CANAAN, Haiti – The sun-baked cinder blocks in Claude Saint-Elys' dirt yard are an eroding reminder of the dream: a two-bedroom house with room for him, his wife and five surviving children.
"We have rocks, and blocks. That's it," Saint-Elys, who lost his 5-year-old son in the Jan. 12, 2010, earthquake, said about building his dream home on this barren hillside north of Haiti's capital.
Across the way, down a dirt road, truck driver Mackenson Chery is building his dream brick by brick. Chery's spacious home is partly walled in with newly cemented blocks and covered with shining zinc sheeting.
"We help each other around here," Chery said. "It's us, the mosquitoes and the dust balls."
Canaan is a squatters' paradise of mushrooming construction of makeshift shacks and concrete homes where quake victims, land speculators and ordinary Haitians seek opportunities.

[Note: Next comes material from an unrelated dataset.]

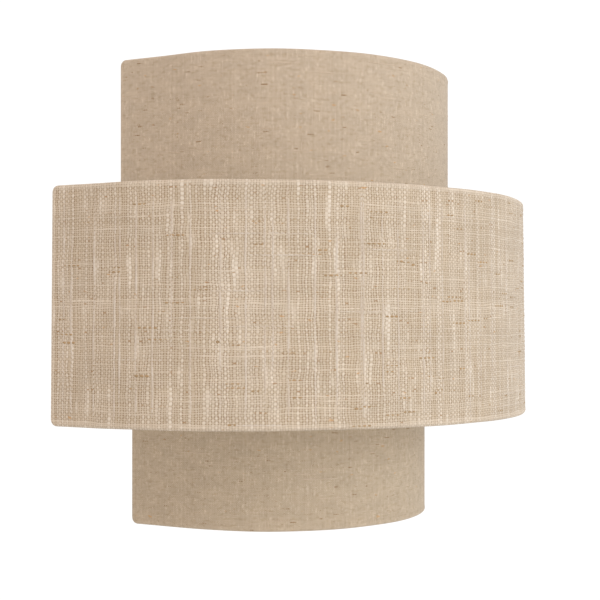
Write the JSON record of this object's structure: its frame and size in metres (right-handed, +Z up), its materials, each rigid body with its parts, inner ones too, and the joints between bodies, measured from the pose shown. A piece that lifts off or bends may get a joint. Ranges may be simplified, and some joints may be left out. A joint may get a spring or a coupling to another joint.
{
  "type": "wall light",
  "caption": "Half-drum wall light with three tiers of linen shade on wire frames, hooked on a back plate with a lampholder on a bent arm.",
  "frame": {"origin": "middle of the back plate, on the wall", "axes": "+Y into the wall, +Z up, +X to the right when facing the light"},
  "size_m": [0.3026, 0.1763, 0.238],
  "materials": {
    "inner_linen": "natural linen, fine uneven weave",
    "band_linen": "coarse slub linen, pale cream",
    "liner_sheet": "translucent white sheet",
    "white_wire": "white dip coating",
    "white_plate": "white powder coating",
    "white_arm": "white powder coating",
    "zinc_steel": "bright zinc plating",
    "rivet_aluminium": "plain",
    "nut_brass": "satin brass",
    "black_plastic": "moulded",
    "terminal_plastic": "moulded, slightly translucent",
    "terminal_brass": "plain brass",
    "holder_plastic": "moulded",
    "holder_ceramic": null,
    "live_cover": "smooth insulation",
    "neutral_cover": "smooth insulation",
    "earth_cover": "smooth insulation, striped",
    "lamp_glass": "clear glass",
    "lamp_cap_metal": "nickel plated",
    "lamp_stem": "pressed glass stem with wire"
  },
  "bodies": {
    "wall_side": {"back_plate": "white_plate", "shade_hook_left": "zinc_steel", "shade_hook_right": "zinc_steel", "hook_rivets": "rivet_aluminium", "wall_bracket": "zinc_steel", "bracket_studs": "zinc_steel", "stud_washers": "zinc_steel", "entry_bushing": "black_plastic", "terminal_block": "terminal_plastic", "terminal_screws": "terminal_brass", "terminal_block_screw": "zinc_steel", "earth_screw": "terminal_brass", "earth_tag": "terminal_brass", "lamp_arm": "white_arm", "arm_collar": "white_arm", "arm_lock_nut": "zinc_steel", "lampholder_cap": "holder_plastic", "lampholder_sleeve": "holder_plastic", "lampholder_core": "holder_ceramic", "screw_shell": "terminal_brass", "centre_contact": "terminal_brass", "live_lead": "live_cover", "neutral_lead": "neutral_cover", "earth_lead": "earth_cover"},
    "shade": {"upper_tier_cover": "inner_linen", "middle_band_cover": "band_linen", "lower_tier_cover": "inner_linen", "upper_tier_liner": "liner_sheet", "middle_band_liner": "liner_sheet", "lower_tier_liner": "liner_sheet", "upper_tier_frame": "white_wire", "middle_band_frame": "white_wire", "lower_tier_frame": "white_wire", "upper_spokes": "white_wire", "lower_spokes": "white_wire", "hanger_wire": "white_wire", "lower_tie_wire": "white_wire"},
    "lamp": {"lamp_globe": "lamp_glass", "lamp_cap": "lamp_cap_metal", "lamp_insulator": "black_plastic", "lamp_filament": "lamp_stem"},
    "left_nut": {"thumb_nut_left": "nut_brass"},
    "right_nut": {"thumb_nut_right": "nut_brass"}
  },
  "joints": [
    {"name": "shade_lift", "type": "slide", "parent": "wall_side", "child": "shade", "axis": [0, 0, 1], "range_m": [0, 0.014]},
    {"name": "lamp_turn", "type": "hinge", "parent": "wall_side", "child": "lamp", "pos_m": [0, -0.066, 0.02], "axis": [0, 0, 1], "range_deg": [0, 1080]},
    {"name": "left_nut_turn", "type": "hinge", "parent": "wall_side", "child": "left_nut", "pos_m": [-0.038, -0.023, 0], "axis": [0, -1, 0], "range_deg": [0, 1800]},
    {"name": "right_nut_turn", "type": "hinge", "parent": "wall_side", "child": "right_nut", "pos_m": [0.038, -0.023, 0], "axis": [0, -1, 0], "range_deg": [0, 1800]}
  ]
}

Now, as Haiti marked the fourth anniversary Sunday of the tragedy that left more than 300,000 dead and 1.5 million homeless, this haphazardly built community, born out of the disaster, is in the midst of a rebirth.
Many are concerned that rebirth is more a throwback to the country's history of disorderly construction instead of the planned, quake-resistant communities that were envisioned.
"When I see Canaan, I see the exact replica of Cite Soleil — a politics of neglect, a large growing cancer," said Leslie Voltaire, an urban planner who worked on housing issues shortly after the quake. "It's the image of the reconstruction, but by the people and without any resources." Cite Soleil is a slum in the Port-au-Prince area.